The practical difference from C++: Rust makes inlining opt-in at crate boundaries but defaults to more aggressive whole-crate optimization than C++ achieves without LTO. C++ requires either header-only definitions or explicit LTO to reach the same cross-module visibility. Rust libraries that expose hot paths in performance-critical paths, like rayon or packed_simd, annotate those paths with #[inline] for the same reason Eigen puts everything in headers.

The Design Tension

The standard advice for readable, maintainable code is to decompose logic into small functions with clear responsibilities. The inlining constraint pulls in the opposite direction: every function boundary in a hot inner loop is a potential optimization gate. These goals conflict directly in numerical and data processing code.

The resolution is that these contexts rarely overlap in the same codebase. Application logic handling Discord bot commands, HTTP routing, and database queries is not exercising this trade-off at a meaningful scale. The visibility constraint becomes material only in code that processes large arrays in tight loops: numerical computation, audio and video processing, physics simulation, data serialization at high throughput.

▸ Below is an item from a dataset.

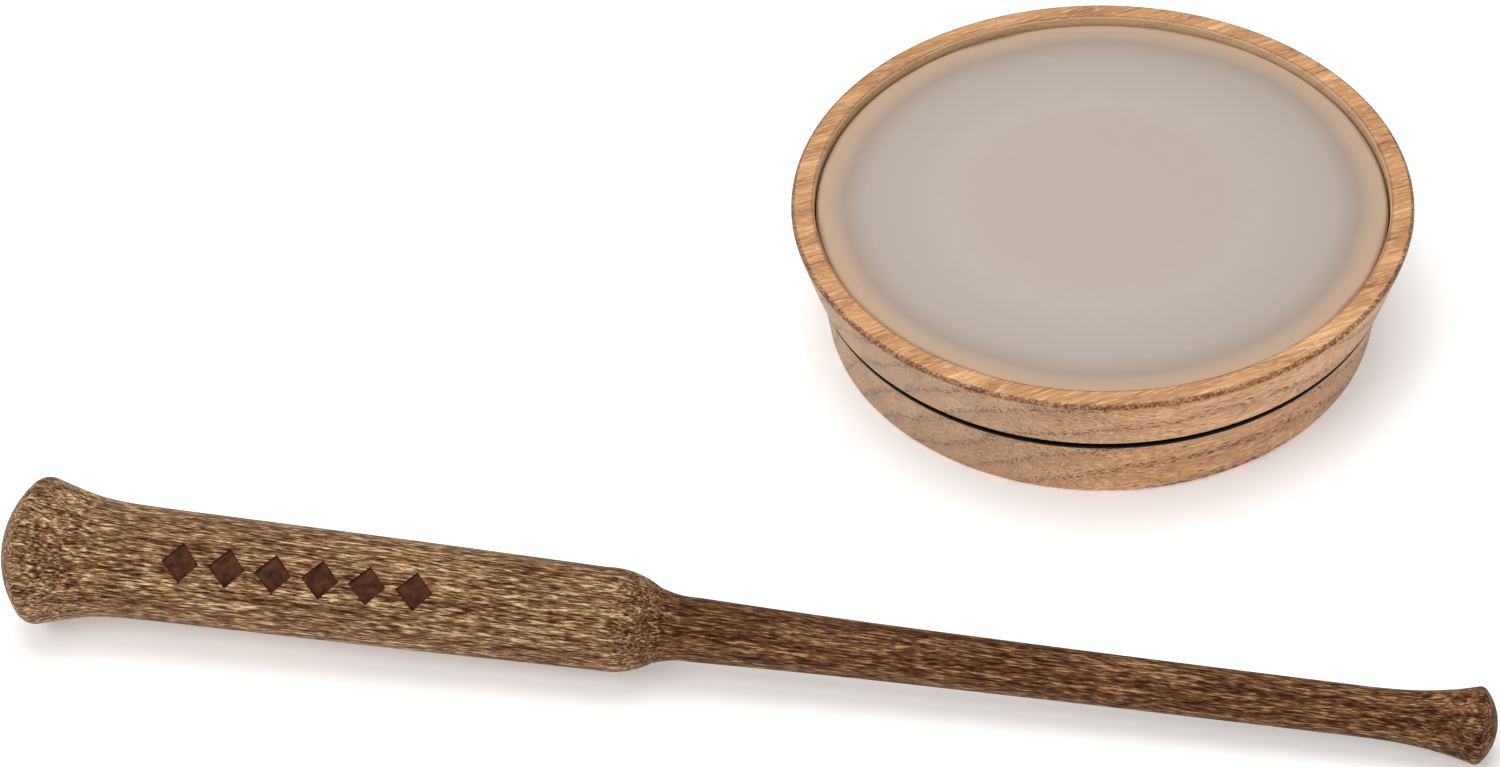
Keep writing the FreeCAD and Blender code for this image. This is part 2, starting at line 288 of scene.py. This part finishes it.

For that category, the practical habits follow from the constraint. Hot, small functions called in inner loops belong in headers or in the same translation unit as their callers. LTO, specifically ThinLTO for non-trivial codebases, turns the entire build into a single optimization domain. std::function belongs in APIs where generality matters more than throughput; template parameters belong where throughput is the priority. And the assembly output, checked through Compiler Explorer before and after a change, tells you whether the compiler actually did what you expected.

Lemire’s article focuses on the call itself. The design implications extend further: the header-only library, the template callback, the CRTP base class, and the Rust #[inline] attribute are all responses to the same underlying constraint. Understanding that constraint makes these patterns look like natural consequences rather than arbitrary conventions.